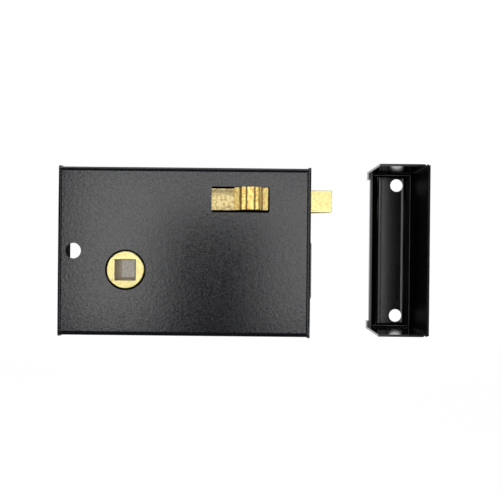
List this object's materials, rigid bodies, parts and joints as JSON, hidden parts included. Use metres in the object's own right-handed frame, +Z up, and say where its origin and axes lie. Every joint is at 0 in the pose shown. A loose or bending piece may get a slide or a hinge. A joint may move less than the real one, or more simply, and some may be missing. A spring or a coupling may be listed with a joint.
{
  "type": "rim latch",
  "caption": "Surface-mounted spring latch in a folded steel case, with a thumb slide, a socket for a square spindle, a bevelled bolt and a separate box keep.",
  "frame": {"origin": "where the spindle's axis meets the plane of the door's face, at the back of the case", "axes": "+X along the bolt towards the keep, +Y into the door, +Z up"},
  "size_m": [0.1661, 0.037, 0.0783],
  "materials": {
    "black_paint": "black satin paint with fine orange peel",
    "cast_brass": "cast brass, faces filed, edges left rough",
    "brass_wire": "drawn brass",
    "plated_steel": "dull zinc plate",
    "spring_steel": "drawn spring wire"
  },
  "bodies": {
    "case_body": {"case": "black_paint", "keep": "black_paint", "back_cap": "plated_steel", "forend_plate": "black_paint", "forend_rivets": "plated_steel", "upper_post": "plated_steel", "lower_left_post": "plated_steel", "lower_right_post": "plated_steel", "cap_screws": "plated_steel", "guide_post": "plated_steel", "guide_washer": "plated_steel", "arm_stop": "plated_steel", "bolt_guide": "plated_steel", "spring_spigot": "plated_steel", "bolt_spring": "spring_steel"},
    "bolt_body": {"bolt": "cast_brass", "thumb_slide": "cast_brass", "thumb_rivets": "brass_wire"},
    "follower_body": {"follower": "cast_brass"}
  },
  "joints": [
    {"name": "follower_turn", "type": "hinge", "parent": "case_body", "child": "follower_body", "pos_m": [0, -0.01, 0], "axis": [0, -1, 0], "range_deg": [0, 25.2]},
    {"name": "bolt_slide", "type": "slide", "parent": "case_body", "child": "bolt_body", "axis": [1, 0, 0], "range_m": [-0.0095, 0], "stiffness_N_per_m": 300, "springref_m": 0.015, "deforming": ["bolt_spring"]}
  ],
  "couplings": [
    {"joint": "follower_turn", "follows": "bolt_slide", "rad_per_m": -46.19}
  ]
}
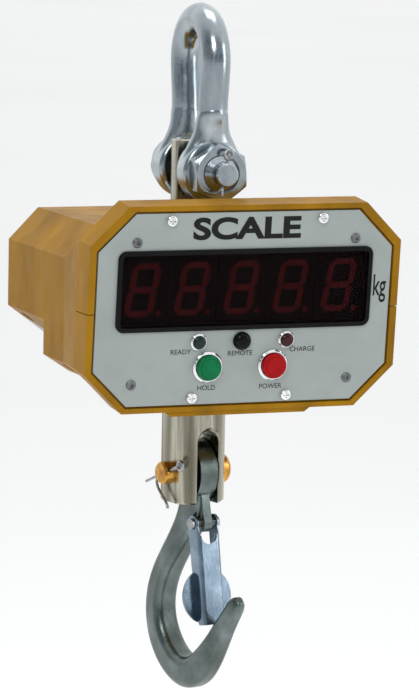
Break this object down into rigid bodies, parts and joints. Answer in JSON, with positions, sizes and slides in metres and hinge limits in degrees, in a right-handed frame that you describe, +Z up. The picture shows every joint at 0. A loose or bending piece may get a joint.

__Aim__
Write out every line from the records above, word for word.

__Solved problem__
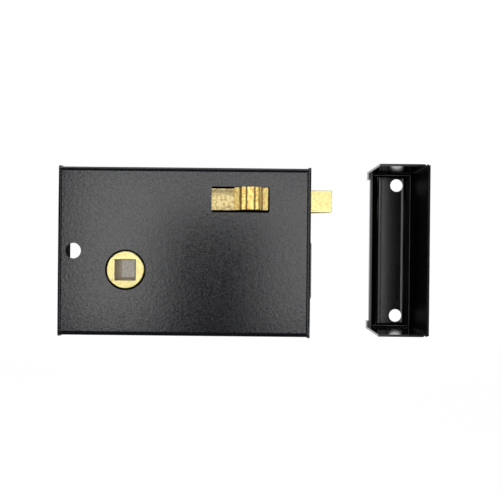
List this object's materials, rigid bodies, parts and joints as JSON, hidden parts included. Use metres in the object's own right-handed frame, +Z up, and say where its origin and axes lie. Every joint is at 0 in the pose shown. A loose or bending piece may get a slide or a hinge. A joint may move less than the real one, or more simply, and some may be missing. A spring or a coupling may be listed with a joint.
{
  "type": "rim latch",
  "caption": "Surface-mounted spring latch in a folded steel case, with a thumb slide, a socket for a square spindle, a bevelled bolt and a separate box keep.",
  "frame": {"origin": "where the spindle's axis meets the plane of the door's face, at the back of the case", "axes": "+X along the bolt towards the keep, +Y into the door, +Z up"},
  "size_m": [0.1661, 0.037, 0.0783],
  "materials": {
    "black_paint": "black satin paint with fine orange peel",
    "cast_brass": "cast brass, faces filed, edges left rough",
    "brass_wire": "drawn brass",
    "plated_steel": "dull zinc plate",
    "spring_steel": "drawn spring wire"
  },
  "bodies": {
    "case_body": {"case": "black_paint", "keep": "black_paint", "back_cap": "plated_steel", "forend_plate": "black_paint", "forend_rivets": "plated_steel", "upper_post": "plated_steel", "lower_left_post": "plated_steel", "lower_right_post": "plated_steel", "cap_screws": "plated_steel", "guide_post": "plated_steel", "guide_washer": "plated_steel", "arm_stop": "plated_steel", "bolt_guide": "plated_steel", "spring_spigot": "plated_steel", "bolt_spring": "spring_steel"},
    "bolt_body": {"bolt": "cast_brass", "thumb_slide": "cast_brass", "thumb_rivets": "brass_wire"},
    "follower_body": {"follower": "cast_brass"}
  },
  "joints": [
    {"name": "follower_turn", "type": "hinge", "parent": "case_body", "child": "follower_body", "pos_m": [0, -0.01, 0], "axis": [0, -1, 0], "range_deg": [0, 25.2]},
    {"name": "bolt_slide", "type": "slide", "parent": "case_body", "child": "bolt_body", "axis": [1, 0, 0], "range_m": [-0.0095, 0], "stiffness_N_per_m": 300, "springref_m": 0.015, "deforming": ["bolt_spring"]}
  ],
  "couplings": [
    {"joint": "follower_turn", "follows": "bolt_slide", "rad_per_m": -46.19}
  ]
}
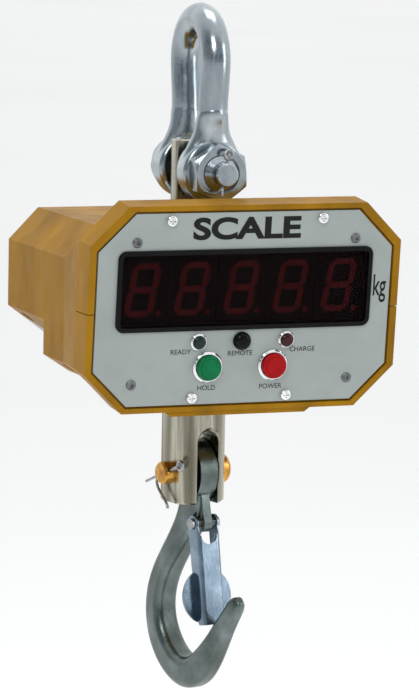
Break this object down into rigid bodies, parts and joints. Answer in JSON, with positions, sizes and slides in metres and hinge limits in degrees, in a right-handed frame that you describe, +Z up. The picture shows every joint at 0. A loose or bending piece may get a joint.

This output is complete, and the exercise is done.